Experts believe that Nigeria has an abundance of gas reserves, which have not been fully tapped. 

They stressed that with clear policy direction and enforcement, gas could conveniently serve the needs of the citizens at local and industrial scale.  They also said it will also help in bringing down cost of living and help biodiversity. 

According to authorities, the associated gas reserve of Nigeria is 102.32 trillion cubic feet, while the non-associated gas reserve is 106.51 trillion. 

In retrospect, the federal government had declared the year 2020, as the year of gas with a view to leverage on the huge reserve for domestic, industrial and energy consumption. During the Buhari administration, the Gas Aggregation Company of Nigeria (GACN) was established to drive the growth of natural gas utilisation in the domestic market. Originally incorporated as a private company, the GACN is to serve a crucial role in implementing the Domestic Gas Delivery Obligation under the Petroleum Industry Act, 2021. 

With over a decade of experience, the GACN is expected to act as the Strategic Aggregator, processing gas buyer requests, managing gas allocation, facilitating Gas Sale transactions, and overseeing escrow accounts for gas sellers. 

Today, little is being heard of this body, whose headquarters is located in Abuja. 

In recent times, the price of cooking gas per kilogram hover around N900 and N1,200, from N600 and N800, making it increasingly difficult for many households and SMEs to use it. 

This has precipitated tree felling by wood mongers, who sell to families, bakeries and businesses. 

Experts say the development is in clear contradiction with the move to address global warming, desert encroachment and other factors associated with environmental degradation like gas flaring, which Nigeria had signed many pacts to implement. 

For instance, even though he did not deliver his speech, President Tinubu, was billed to deliver a national statement, highlighting Nigeria’s stance on various thematic issues, including renewable energy and climate financing at the World Leaders’ Summit (COP28), which took place on December 1 and 2, 2023. 

But during COP26, Nigeria committed to achieve net-zero by 2060, and barely a week after the conference, the then President, Muhammadu Buhari signed into law the Climate Change Act, which was passed by the National Assembly in October 2021. 

It was aimed at reducing, among others, forest depletion and using sustainable energy by converting gas flaring to other purposes to save the environment.  

We’re helpless, say dealers 

In Kano, a major dealer, Ultimate Gas, is selling cooking gas at N960 per kg at its Sharada depot, and therefore, 2kg is sold at N1, 920, while 6kg and 12kg are sold at N5,760 and N11,520, respectively. 

On why the price remained high despite the government’s promise to crash gas prices in the country, one of the officials at the facility asked our reporter to come after the holidays to get a reaction. 

But during a visit on Wednesday, the man was said to be not around while those our reporter met delivering services said they were not aware of any commitment. 

Another major dealer, AA Rano is selling gas at N926 per kg 

In Ilorin, most gas stations are selling gas at between N950 and N1,050 per kg, while other retail outlets sell it at between N1,100 and N1,150 per kg. 

In Abuja, the price is N1,100 per kg at retail outlets on Wednesday, even as those in charge say they purchased it at between N850 to N900. 

In Lagos, it was also sold at N950 at some stations while others sold it at N1,100. At a filling station in Ile Epo, along the Lagos-Abeokuta Expressway, our correspondent noticed a long queue of customers who wanted to refill their cylinders.
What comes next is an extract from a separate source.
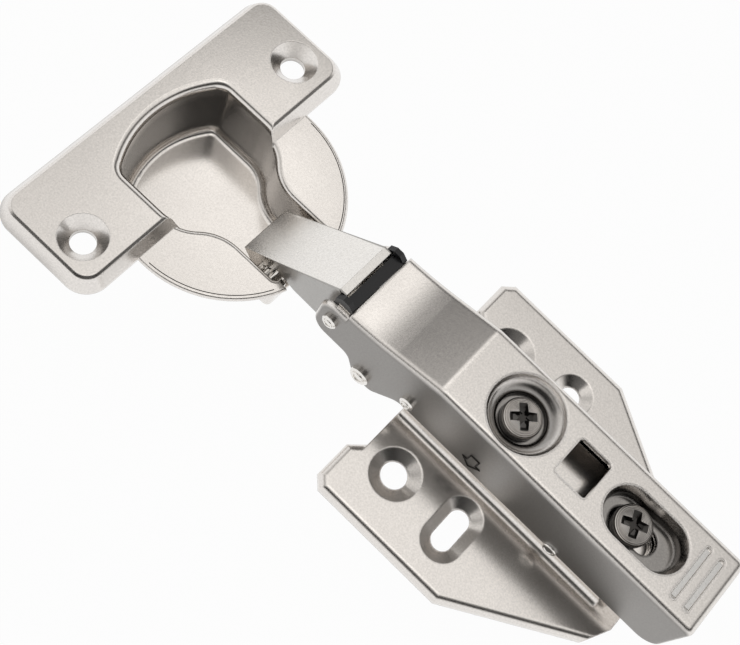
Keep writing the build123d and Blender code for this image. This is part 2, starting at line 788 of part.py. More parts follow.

At the filling station, a kilogram is sold for N1,100. 

Other factors 

It was also learnt that there has been a supply disruption in recent times as many producers were not getting enough gas for production. 

This, sources say, is also responsible for the high cost because the demand is more than the supply. 

Speaking with Daily Trust, President of Nigerian Association of Liquefied Petroleum Gas Marketers (NALGAM), Oladapo Olatunbosun, who had earlier raised an alarm that gas might hit N1,500 per kg by December, said the intervention of President Tinubu saved the day. He stated that by now, the price of cooking gas would have risen to N1,500 if not for their lamentations, and the intervention of the president. 

He said, “Sometime ago, I released a press statement that the price of gas by December will go to N1,500 per Kg if the federal government did not do something. Then, I called the attention of you people (the media) to the rogue cabal about the price not coming down. 

“All these issues were put down and the president immediately approved the waiver of VAT. He also approved that existing promissory notes on VAT should be cancelled and also approved that import duty should be waived on all accessories they use. If all these instructions were carried out, it will certainly lead to lower cost of operation and it will enhance expansion and cooking gas price is expected to fall. 

“The president has done his own part. He has truly shown that he wants the price to go down and he has given orders and it is left for other stakeholders to do their part”, he said. 

When contacted for further reactions on the latest developments, the media aide to the Minister of State for Gas, Mr. Iba said with the palliative government provided, prices are expected to come down in due course. 

‘Crude oil stability key to gas production, sufficiency’ 

Another stakeholder within the value chain who spoke on the condition of anonymity said the major challenge is the issue of vandalism. 

“This is another thing we are battling with because the gas that we have is associated with petrol. Associated gas, in the sense that in the process of getting crude oil, gas comes out of it, water comes out of it, condensation also comes out of it. “So, the gas that we are using, the NLNG and other producers are dedicating to the domestic market, is associated with crude oil production. So, they call it associated gas. Now, the challenge is that the massive vandalism of oil pipelines is affecting the volume of not just crude oil but gas,” he stated. 

He, however, said in a deregulated market, the only thing that can be done is to provide palliatives and incentives to the producers, which the government has done.